* [Exercise]
Reproduce exactly the lines from the one containing "before = set(bpy.data.objects)" through the one containing "for member in", both included, and nothing else.

* [Recorded data]

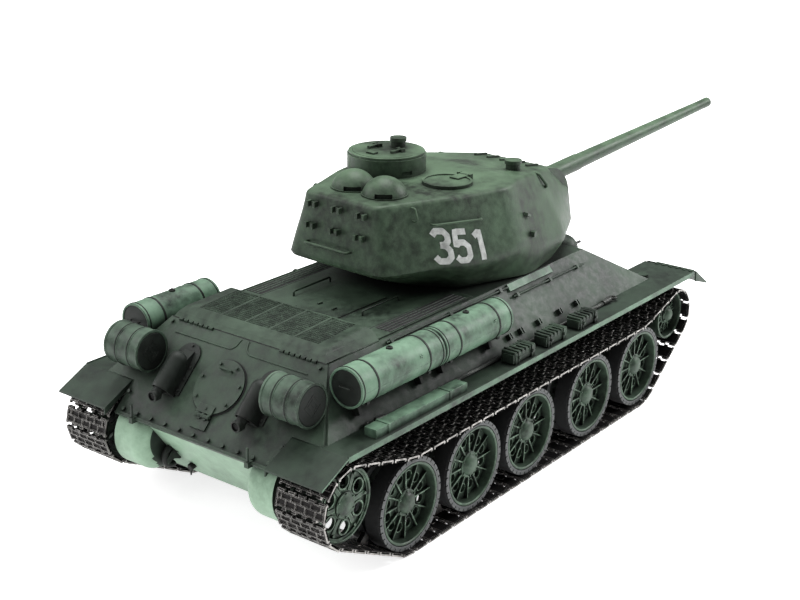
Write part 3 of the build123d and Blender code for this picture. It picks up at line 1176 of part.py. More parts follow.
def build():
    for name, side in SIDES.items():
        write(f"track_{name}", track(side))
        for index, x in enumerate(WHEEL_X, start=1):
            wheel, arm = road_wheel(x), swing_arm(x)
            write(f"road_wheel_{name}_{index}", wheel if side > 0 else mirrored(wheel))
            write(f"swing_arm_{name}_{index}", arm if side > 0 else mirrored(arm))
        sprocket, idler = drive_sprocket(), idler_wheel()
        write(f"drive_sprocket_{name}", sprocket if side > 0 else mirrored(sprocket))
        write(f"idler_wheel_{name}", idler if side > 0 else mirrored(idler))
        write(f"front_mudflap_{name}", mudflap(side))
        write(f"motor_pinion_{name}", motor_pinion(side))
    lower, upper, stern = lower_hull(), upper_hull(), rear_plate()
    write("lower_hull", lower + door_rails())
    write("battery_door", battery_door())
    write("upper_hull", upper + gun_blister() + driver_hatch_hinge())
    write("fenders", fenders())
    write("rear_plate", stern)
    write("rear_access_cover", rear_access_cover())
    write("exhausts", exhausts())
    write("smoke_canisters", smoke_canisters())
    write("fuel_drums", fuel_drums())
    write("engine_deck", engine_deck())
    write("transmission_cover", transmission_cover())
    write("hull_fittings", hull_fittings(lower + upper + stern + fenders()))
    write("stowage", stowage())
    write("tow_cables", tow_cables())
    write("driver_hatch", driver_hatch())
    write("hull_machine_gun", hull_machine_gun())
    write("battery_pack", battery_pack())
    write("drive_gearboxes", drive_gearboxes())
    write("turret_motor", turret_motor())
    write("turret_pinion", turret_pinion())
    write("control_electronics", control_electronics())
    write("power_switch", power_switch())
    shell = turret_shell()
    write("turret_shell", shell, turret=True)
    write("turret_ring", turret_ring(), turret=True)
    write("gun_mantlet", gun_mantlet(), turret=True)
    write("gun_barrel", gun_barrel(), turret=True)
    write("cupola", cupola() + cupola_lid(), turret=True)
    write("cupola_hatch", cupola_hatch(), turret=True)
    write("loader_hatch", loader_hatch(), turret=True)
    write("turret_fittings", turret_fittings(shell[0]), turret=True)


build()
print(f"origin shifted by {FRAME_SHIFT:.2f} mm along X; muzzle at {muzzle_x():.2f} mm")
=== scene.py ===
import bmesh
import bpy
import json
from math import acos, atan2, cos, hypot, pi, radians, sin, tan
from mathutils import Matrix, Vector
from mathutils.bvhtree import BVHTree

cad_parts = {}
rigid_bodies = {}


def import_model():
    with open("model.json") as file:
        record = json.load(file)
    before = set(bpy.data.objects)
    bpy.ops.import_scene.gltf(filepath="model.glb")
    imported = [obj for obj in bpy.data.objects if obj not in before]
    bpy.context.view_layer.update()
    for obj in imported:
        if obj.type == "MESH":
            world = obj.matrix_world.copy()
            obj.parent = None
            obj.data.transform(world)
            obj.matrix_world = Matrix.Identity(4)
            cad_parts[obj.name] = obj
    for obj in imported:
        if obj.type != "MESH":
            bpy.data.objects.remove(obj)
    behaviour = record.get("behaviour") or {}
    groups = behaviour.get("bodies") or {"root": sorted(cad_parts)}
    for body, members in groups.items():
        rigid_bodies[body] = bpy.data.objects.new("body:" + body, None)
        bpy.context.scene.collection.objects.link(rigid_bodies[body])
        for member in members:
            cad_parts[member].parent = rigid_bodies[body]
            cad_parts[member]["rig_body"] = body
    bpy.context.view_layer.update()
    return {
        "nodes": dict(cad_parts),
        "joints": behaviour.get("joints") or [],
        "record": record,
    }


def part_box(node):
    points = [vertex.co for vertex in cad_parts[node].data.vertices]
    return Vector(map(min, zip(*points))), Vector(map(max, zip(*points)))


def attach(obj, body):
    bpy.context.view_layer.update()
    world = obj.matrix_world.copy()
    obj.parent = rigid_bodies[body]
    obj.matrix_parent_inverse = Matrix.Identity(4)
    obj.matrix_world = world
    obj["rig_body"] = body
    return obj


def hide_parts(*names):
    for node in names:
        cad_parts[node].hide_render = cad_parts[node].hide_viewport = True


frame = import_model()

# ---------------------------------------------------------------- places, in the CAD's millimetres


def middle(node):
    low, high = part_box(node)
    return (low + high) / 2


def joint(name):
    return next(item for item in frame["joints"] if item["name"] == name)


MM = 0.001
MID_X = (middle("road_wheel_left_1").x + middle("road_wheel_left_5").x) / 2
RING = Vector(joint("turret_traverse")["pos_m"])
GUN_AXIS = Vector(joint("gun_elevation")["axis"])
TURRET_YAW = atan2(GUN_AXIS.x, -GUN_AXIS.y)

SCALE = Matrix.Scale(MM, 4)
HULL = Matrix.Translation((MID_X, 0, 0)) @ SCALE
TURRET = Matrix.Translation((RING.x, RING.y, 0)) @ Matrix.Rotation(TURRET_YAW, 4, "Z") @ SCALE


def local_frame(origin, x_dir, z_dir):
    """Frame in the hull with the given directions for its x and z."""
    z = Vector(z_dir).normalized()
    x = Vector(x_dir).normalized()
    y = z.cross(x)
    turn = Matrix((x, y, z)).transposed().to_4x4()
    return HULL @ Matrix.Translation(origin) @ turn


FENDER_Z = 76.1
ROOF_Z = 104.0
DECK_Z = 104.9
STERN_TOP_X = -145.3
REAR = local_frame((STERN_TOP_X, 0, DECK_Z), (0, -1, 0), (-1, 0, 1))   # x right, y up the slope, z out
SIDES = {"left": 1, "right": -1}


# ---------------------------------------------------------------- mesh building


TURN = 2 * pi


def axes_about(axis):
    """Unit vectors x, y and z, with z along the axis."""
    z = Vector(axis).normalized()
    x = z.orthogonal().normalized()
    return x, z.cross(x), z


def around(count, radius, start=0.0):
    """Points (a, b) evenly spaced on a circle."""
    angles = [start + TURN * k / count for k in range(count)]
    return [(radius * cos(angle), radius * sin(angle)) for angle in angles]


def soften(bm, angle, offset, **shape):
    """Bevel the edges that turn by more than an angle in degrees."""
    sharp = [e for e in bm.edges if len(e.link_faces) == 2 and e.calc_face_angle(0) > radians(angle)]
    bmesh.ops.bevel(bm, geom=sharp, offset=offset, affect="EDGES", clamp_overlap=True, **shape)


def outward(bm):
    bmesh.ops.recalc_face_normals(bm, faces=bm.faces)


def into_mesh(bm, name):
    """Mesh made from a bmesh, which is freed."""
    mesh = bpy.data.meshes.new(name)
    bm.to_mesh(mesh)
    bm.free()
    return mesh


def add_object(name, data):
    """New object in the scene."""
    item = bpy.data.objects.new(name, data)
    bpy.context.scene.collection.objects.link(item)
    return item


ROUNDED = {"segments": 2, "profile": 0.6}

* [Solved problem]
    before = set(bpy.data.objects)
    bpy.ops.import_scene.gltf(filepath="model.glb")
    imported = [obj for obj in bpy.data.objects if obj not in before]
    bpy.context.view_layer.update()
    for obj in imported:
        if obj.type == "MESH":
            world = obj.matrix_world.copy()
            obj.parent = None
            obj.data.transform(world)
            obj.matrix_world = Matrix.Identity(4)
            cad_parts[obj.name] = obj
    for obj in imported:
        if obj.type != "MESH":
            bpy.data.objects.remove(obj)
    behaviour = record.get("behaviour") or {}
    groups = behaviour.get("bodies") or {"root": sorted(cad_parts)}
    for body, members in groups.items():
        rigid_bodies[body] = bpy.data.objects.new("body:" + body, None)
        bpy.context.scene.collection.objects.link(rigid_bodies[body])
        for member in members:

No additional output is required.